The Diving Bell and the Butterfly Movie Review (2007)
Julian Schnabel’s third film, succeeding Basquiat (1996) and Before Night Falls (2000), won him three best director awards (Cannes Film Festival, Golden Globes, Independent Spirit Awards) and a nomination from the Academy. Ronald Harwood (The Pianist (2002)) adapted the screenplay, and Steven Spielberg’s cinematographer, Janusz Kaminski, creates a highly stylized perspective aperture into an otherwise utterly inaccessible situation.
Mathieu Amalric plays Jean-Dominic Bauby, a journalist who in 1991 became the editor-in-chief of Elle magazine in Paris. Just a few years later, in December of 1995, Bauby suffered a massive stroke at the age of 43. The stroke left Bauby in a coma for 20 days. He awoke in a rare condition known as locked-in syndrome.

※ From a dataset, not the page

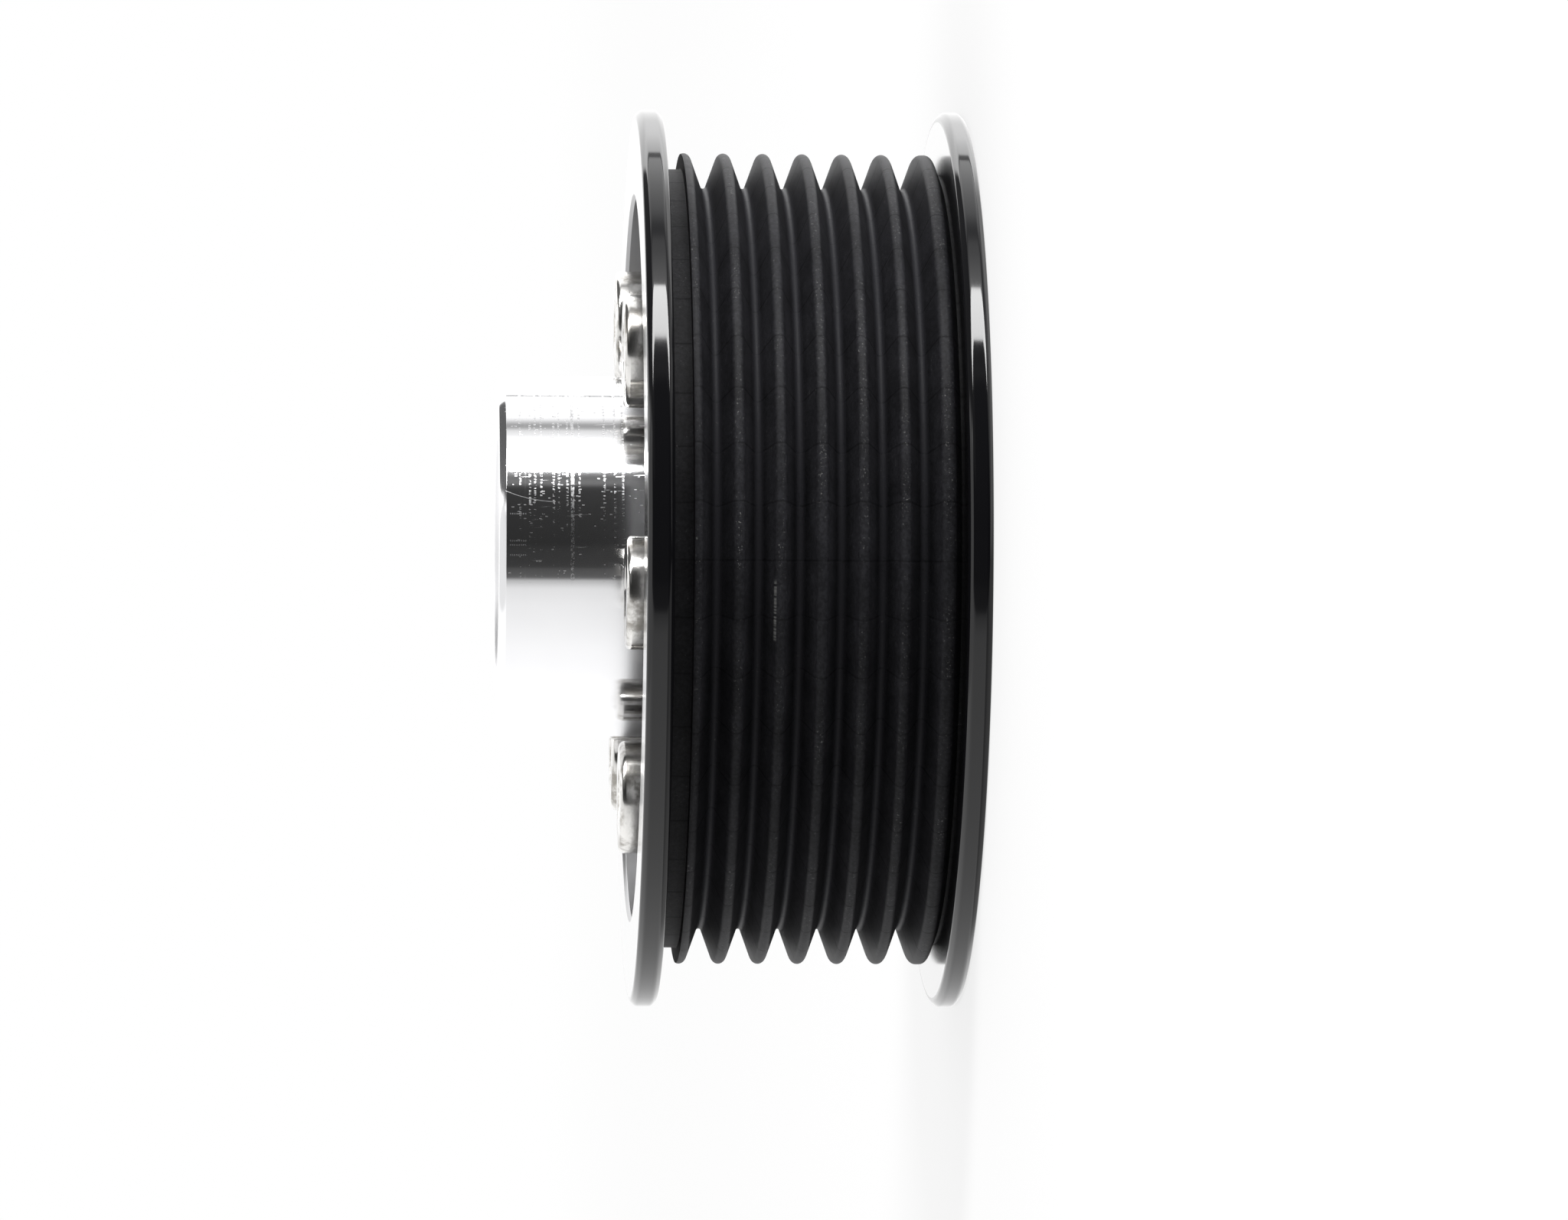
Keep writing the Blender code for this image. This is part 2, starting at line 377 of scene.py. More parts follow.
class AxisField(Effect):
    """Radius and height in millimetres and the turn about the axis, from a place in metres."""

    name = "axis_field"
    inputs = (("Place", "NodeSocketVector", 0.0),)
    outputs = ("Radius", "Height", "Turn")

    def wire(self, graph: Graph, source: bpy.types.Node) -> tuple[Socket, ...]:
        """Builds the inside of the group.

        Args:
            graph: The group's tree.
            source: The group's input node.

        Returns:
            Radius, height and turn in radians.
        """
        split = graph.add("ShaderNodeSeparateXYZ")
        graph.feed(split.inputs[0], source.outputs["Place"])
        x, y, z = split.outputs
        squares = graph.plus(graph.times(x, x), graph.times(y, y))
        turn = graph.math("ARCTAN2", x, graph.times(y, -1.0))
        return graph.over(graph.math("SQRT", squares), MM), graph.over(z, MM), turn


class ToolRings(Effect):
    """Rings left by the lathe tool, broken up along the turn."""

    name = "tool_rings"
    inputs = (
        ("Place", "NodeSocketVector", 0.0),
        ("Pitch", "NodeSocketFloat", 0.2),
        ("Break", "NodeSocketFloat", 0.5),
    )
    outputs = ("Height", "Streak")
    height_share = 0.97
    coarse_share = 0.31
    coarse_seed = 7.0
    streak_span = (0.6, 0.72)
    drift_scale = 90.0
    drift_span = (0.35, 0.7)
    drift_share = 0.5

    def wire(self, graph: Graph, source: bpy.types.Node) -> tuple[Socket, ...]:
        """Builds the inside of the group.

        Args:
            graph: The group's tree.
            source: The group's input node.

        Returns:
            A height for bump, and a mask of the deeper rings.
        """
        field = AxisField().place(graph, Place=source.outputs["Place"])
        across = graph.plus(field["Radius"], graph.times(field["Height"], self.height_share))
        step = graph.over(across, source.outputs["Pitch"])
        fine = graph.noise(graph.vector(step, 0.0, 0.0), detail=3.0, rough=0.6)
        coarse = graph.noise(graph.vector(graph.times(step, self.coarse_share), self.coarse_seed, 0.0))
        drift = graph.noise(source.outputs["Place"], self.drift_scale)
        level = graph.blend(source.outputs["Break"], 1.0, graph.spread(drift, *self.drift_span))
        height = graph.times(fine, graph.blend(self.drift_share, 1.0, level))
        return height, graph.times(graph.spread(coarse, *self.streak_span), level)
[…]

Bauby became a prisoner of his immobile body, yet retained his intellectual and imaginative capacities. Le Scaphandre et le Papillon is the 128-page (depending on the edition) memoir that he constructed using the only motion left to him in the physical realm, the fluttering of his left eyelid. With the help of therapists, he learned a different form of communication that utilizes the frequency order of the French alphabet (ESARIN TULOMD…). Bauby completed his book in two months and died on March 9, 1997, two days after its publication in France.
The film incites some controversy among Bauby’s intimates as to the truth of the portrayal. Facts were changed, even sensationalized. While this may cause some moral or ethical quandary, the world is left with two undeniably fine works of art.